Trust

Vertrauen ist gut, Kontrolle ist besser. Diese Weisheit hätte sich auch Annie, die Protagonistin in dem Film TRUST, hinter die Ohren schreiben sollen. Doch manche Leute lernen einfach nicht aus solch alten Binsenweisheiten. Doch es wäre falsch, einem vierzehnjährigen Mädchen die Schuld an dem zu geben, was Kern des Films ist.

Annie ist vierzehn Jahre alt, ein typischer Teenager. Ihr älterer Bruder ist gerade dabei, das Elternhaus in Richtung College zu verlassen, aber auch Annie sehnt sich nach Anerkennung, nach dem Erwachsenwerden. Wie das bei pubertierenden Jugendlichen so ist, fühlt sie sich von niemandem so richtig verstanden. Niemanden? Das stimmt nicht ganz. Charlie, eine Internetbekanntschaft, scheint immer ein offenes Ohr für sie zu haben, hat immer den richtigen Rat für sie.

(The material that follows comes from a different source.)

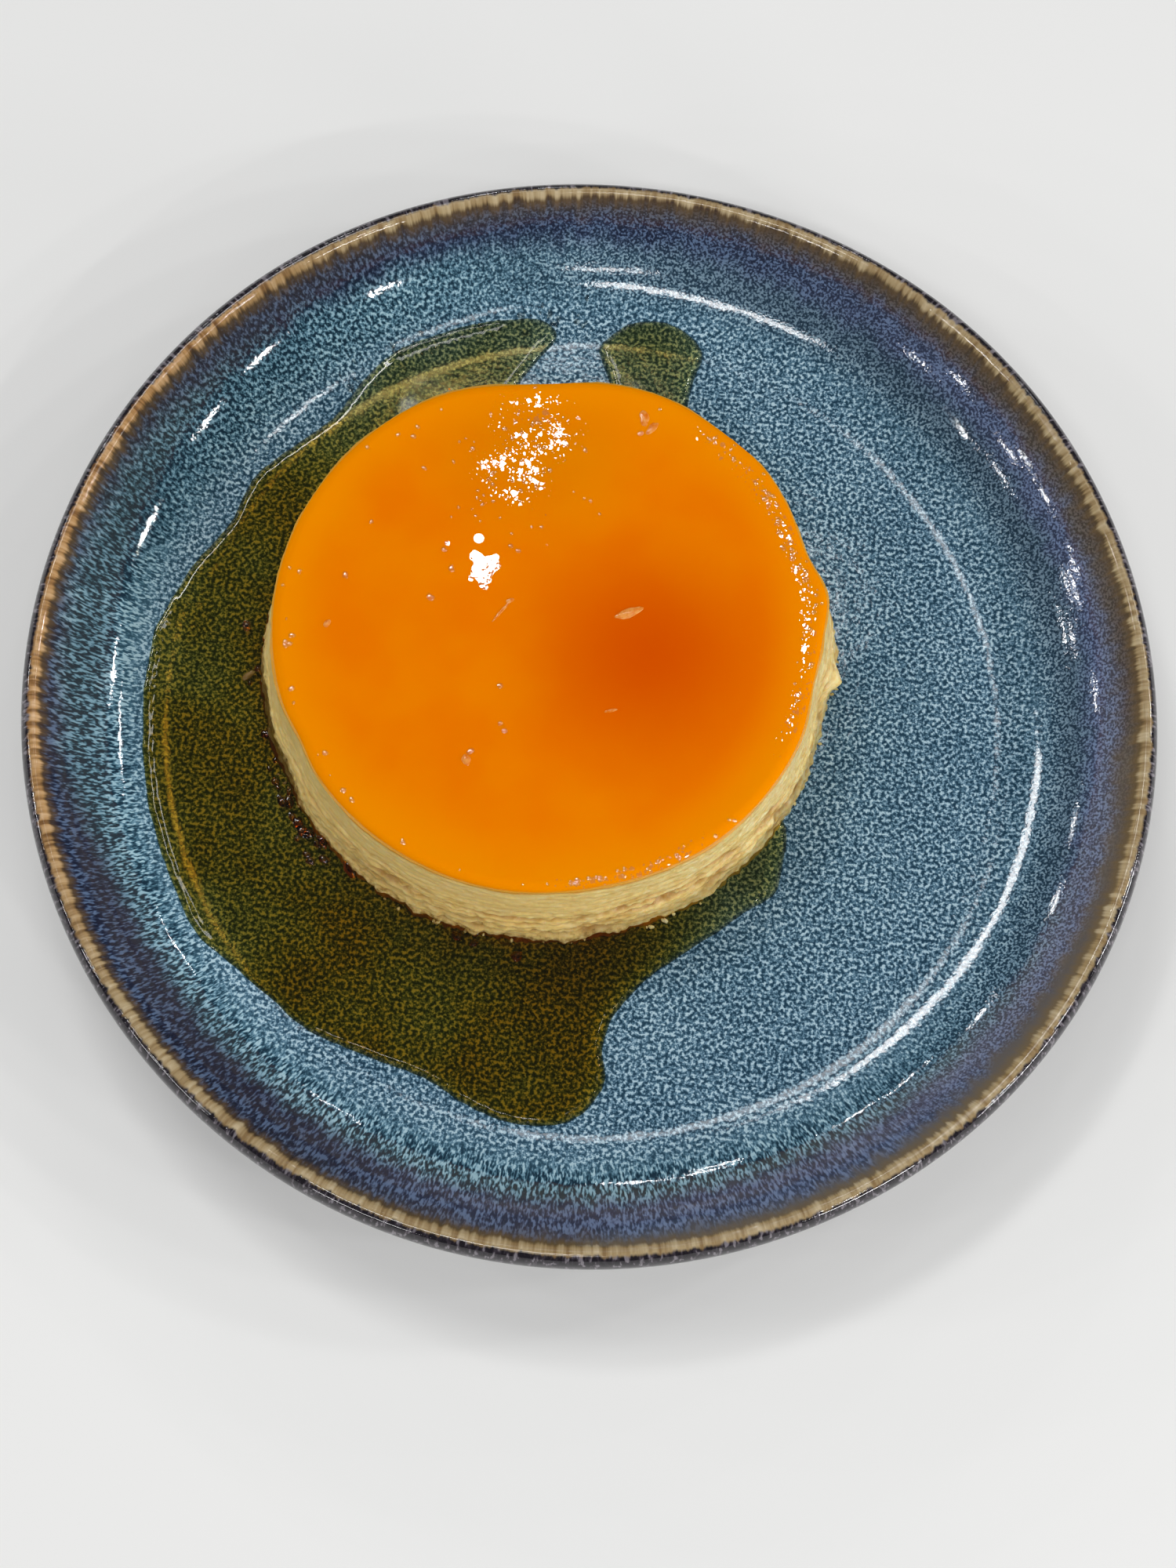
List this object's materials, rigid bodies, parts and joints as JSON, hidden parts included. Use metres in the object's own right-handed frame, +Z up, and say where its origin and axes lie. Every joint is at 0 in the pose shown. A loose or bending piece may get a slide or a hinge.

Schon nach kurzer Zeit werden die Chats, die SMS und dann auch die Telefonate intimer. Ein wenig Zweifel kommen in ihr auf, als Charlie ihr erklärt, dass er sie bezüglich seines Alters angelogen hat, doch auf die paar Jährchen kommt es ihr im Endeffekt nicht an, also verzeiht sie ihm. Als ihre Eltern dann unterwegs sind, vereinbart sie ein Treffen mit Charlie. Der ist aber nicht nur wenige Jahre, sondern deutlich älter, und es bedarf seinerseits Engelszungen, um Annie zu überreden, trotzdem den Tag mit ihm zu verbringen, schließlich ändere sein Alter ja nichts an der Tatsache, dass die beiden sich so gut verstehen würden. Annie vertraut ihm, und in ihrem jugendlichen Leichtsinn geht sie mit ihm in ein Hotel, wo er sie nach kurzer Zeit vergewaltigt…
Doch Annie fühlt sich zunächst gar nicht als Opfer, sondern ist fest davon überzeugt, dass Charlie es ernst mit ihr meinen würde. Nur durch die Tatsache, dass er sich nicht mehr bei ihr meldet, und durch das mutige Einschreiten ihrer besten Freundin kommt die Geschichte ans Licht. Der eigentliche Alptraum für sie und ihre Eltern beginnt damit aber erst…

TRUST ist eigentlich ein Familiendrama. Dass Clive Owen auf dem Cover mit einer Waffe dargestellt wird, ist eigentlich irreführend, denn im ganzen Film greift er nicht ein einziges Mal zur Waffe (abgesehen von einer kurzen Traumsequenz, in der er im Waffenladen steht). Wer also mit einem Rache-Actionthriller rechnet, wird hier derbe enttäuscht. Hier geht es vielmehr um die Fassungslosigkeit ob einer solchen Tat, die Hilflosigkeit der Eltern, die das Gefühl haben, ihr Kind nicht beschützen zu können, die Schamgefühle der Tochter, und letztendlich auch um die Skrupellosigkeit, mit der ein pädophiler Vergewaltiger seine Opfer einlullen kann. Von dieser Seite aus betrachtet kann TRUST sicherlich als Aufklärungsfilm gelten, und zwar nicht nur für die Teenager, die auf solche Kerle hereinfallen könnten, sondern auch für Eltern, die nicht im Bilde darüber sind, was ihre Kinder über Internet und Smartphones für Möglichkeiten haben, bzw. welche Gefahren dort auf sie lauern.

TRUST ist an sich erschütternd, schwächelt aber dahingehend, dass es so gut wie gar keine Actionsequenzen gibt, die das Cover (wie bereits erwähnt) im Vorfeld suggerieren. Dass die Geschichte ein offenes Ende hat, bei dem der Täter auf freiem Fuß zu bleiben scheint, ist ebenfalls für den Zuschauer unbefriedigend (wenn auch wahrscheinlich realistisch). TRUST zu schauen ist bei weitem keine Zeitverschwendung, aber spannende Unterhaltung sieht auch anders aus. Hier hätte man aus der Geschichte deutlich mehr machen können.